Jamaal May has a poem called “There are Birds Here” and I reference that poem in this letter “Letter to Jamaal May Regarding the Existence of Unicorns.” Then Jamal took that home and wrote “A Letter to Matthew Olzmann about Shipwrecks and Sirens” that appears in his most recent book. So that's an ongoing conversation taking place in different magazines and different books. It's not all gathered in one place, but I do like how art can be interacting actively with other art, not just referencing.  


LD: You said something earlier that I was interested in, about writers and yourself having several different voices, or modes of things that you like to write. Could you talk about what those different voices are for you personally? 

MO: I think this idea isn’t just true for writers; it’s true for everyone. You might write an academic paper that might be a very different voice from you in a text message and it’s still the same writer. You’re making choices and the readers are going to respond to or experience those voices in different ways. In daily life you have these different voices, using language to create or shape a sort of attitude or projection of your ideas. The same thing happens in poems. You might have one that's very formal, you might have one that's much more chatty. You might be making those choices based on what seems most appropriate to the poem or you might be thinking about what's more fun to write. I think that's an under-discussed aspect in poetry. We often mythologize the brooding and suffering poet. But most people are drawn to art as if they're going to participate in it, because there's something that they like about it, to have fun or enjoy. No one ever picks up an electric guitar and says, “This is miserable, I’m going to do this forever.” If there is a voice you find engaging, something you just feel drawn to or compelled by, that's another way to choose.

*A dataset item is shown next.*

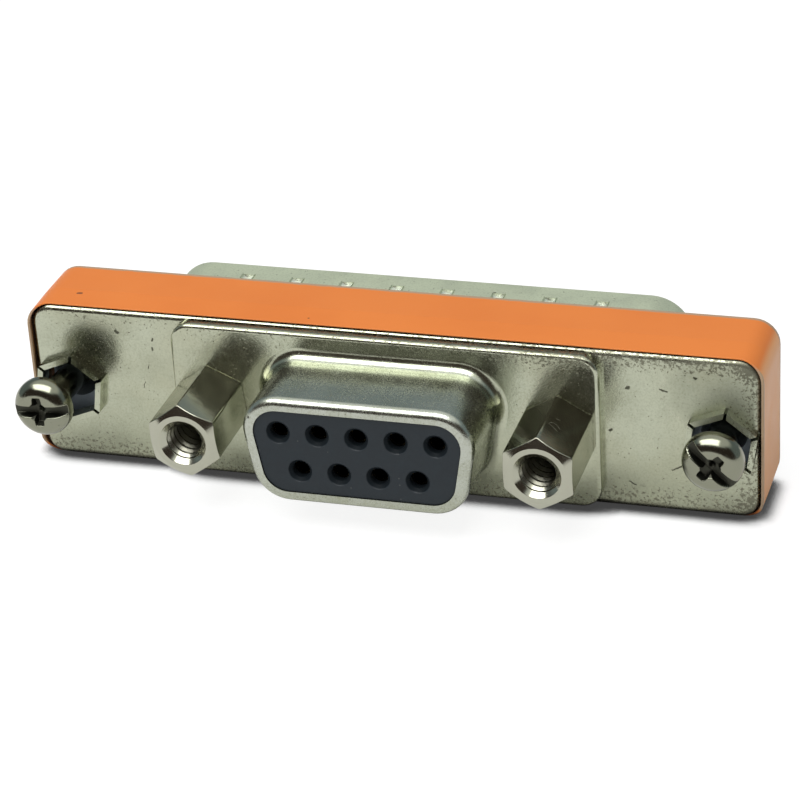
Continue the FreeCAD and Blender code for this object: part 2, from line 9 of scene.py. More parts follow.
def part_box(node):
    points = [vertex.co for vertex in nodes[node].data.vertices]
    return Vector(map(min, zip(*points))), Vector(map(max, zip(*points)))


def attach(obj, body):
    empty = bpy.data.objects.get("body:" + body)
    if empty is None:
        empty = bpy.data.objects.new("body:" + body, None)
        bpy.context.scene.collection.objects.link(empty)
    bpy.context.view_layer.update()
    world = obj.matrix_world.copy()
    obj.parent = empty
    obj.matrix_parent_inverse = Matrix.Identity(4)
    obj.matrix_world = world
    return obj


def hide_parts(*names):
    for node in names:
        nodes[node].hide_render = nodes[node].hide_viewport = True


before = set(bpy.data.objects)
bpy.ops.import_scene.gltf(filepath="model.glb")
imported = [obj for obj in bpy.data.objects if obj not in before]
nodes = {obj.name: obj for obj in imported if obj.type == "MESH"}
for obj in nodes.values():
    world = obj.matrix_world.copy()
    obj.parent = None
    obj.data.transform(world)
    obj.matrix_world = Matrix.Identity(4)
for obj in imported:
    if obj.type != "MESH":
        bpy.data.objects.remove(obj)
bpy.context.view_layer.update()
mm = 0.001  # pieces' sizes and places of marks are in mm, the materials' other sizes and the studio in metres
midHeight = 6.23  # both connectors' axes, above the floor
plateFace = 2.9  # half the depth between the two plates' faces
print("frame loaded:", len(nodes), "nodes")


# camera, at the angle of the photograph

photoCamera = {
    "place": (56.636, -174.261, 102.154),
    "right": (0.95828373, 0.28037547, -0.05551471),
    "down": (0.08416611, -0.46243373, -0.88265005),
    "forward": (-0.2731453, 0.84115673, -0.46674083),
    "lens": 132.55,
}


def makeCamera(values):
    camera = bpy.data.objects.new("camera", bpy.data.cameras.new("camera"))
    bpy.context.scene.collection.objects.link(camera)
    camera.data.sensor_width = 36
    camera.data.lens = values["lens"]
    camera.data.clip_start, camera.data.clip_end = 0.01, 20
    axes = Matrix((values["right"], [-v for v in values["down"]], [-v for v in values["forward"]])).transposed()
    camera.matrix_world = Matrix.Translation(Vector(values["place"]) * mm) @ axes.to_4x4()
    bpy.context.scene.camera = camera


makeCamera(photoCamera)
print("camera placed")


# node helpers

def plug(tree, socket, value):
    if isinstance(value, bpy.types.NodeSocket):
        tree.links.new(value, socket)
    else:
        socket.default_value = value


def addNode(tree, kind, settings=None, **sockets):  # a socket is named, or n0, n1 by its number
    node = tree.nodes.new(kind)
    for name, value in (settings or {}).items():
        setattr(node, name, value)
    for name, value in sockets.items():
        if name[0] == "n" and name[1:].isdigit():
            plug(tree, node.inputs[int(name[1:])], value)
        else:
            label = name.replace("_", " ")
            plug(tree, next(s for s in node.inputs if s.name == label and s.enabled), value)
    return node


def calc(tree, operation, first, second=0.0):
    return addNode(tree, "ShaderNodeMath", {"operation": operation}, n0=first, n1=second).outputs[0]


def calcVector(tree, operation, first, second=(0, 0, 0)):
    node = addNode(tree, "ShaderNodeVectorMath", {"operation": operation}, n0=first, n1=second)
    return node.outputs["Value" if operation in ("LENGTH", "DOT_PRODUCT") else "Vector"]


def blend(tree, factor, first, second):
    node = addNode(tree, "ShaderNodeMix", {"data_type": "RGBA"}, Factor=factor, A=first, B=second)
    return next(s for s in node.outputs if s.enabled)


def rise(tree, value, low, high, toLow=0.0, toHigh=1.0):
    return addNode(tree, "ShaderNodeMapRange", {"interpolation_type": "SMOOTHSTEP"},
                   Value=value, From_Min=low, From_Max=high, To_Min=toLow, To_Max=toHigh).outputs[0]


def noise(tree, place, scale, detail=2.0, roughness=0.5):
    return addNode(tree, "ShaderNodeTexNoise", Vector=place, Scale=scale, Detail=detail,
                   Roughness=roughness).outputs[0]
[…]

I do try to think of it as multiple possibilities. You could tell a story in two short sentences or long winding sentences detailing everything—both of them are telling the same thing, both of them would sound different, both of them would be experienced differently, but those are choices we make. Voice can be complicated just in terms of sentence structure and the type of vocabulary and diction that you would use, but voice is also a combination of some more intangible things, what the audience is expecting based on the situation. There are a number of tools that go into shaping how you're presenting.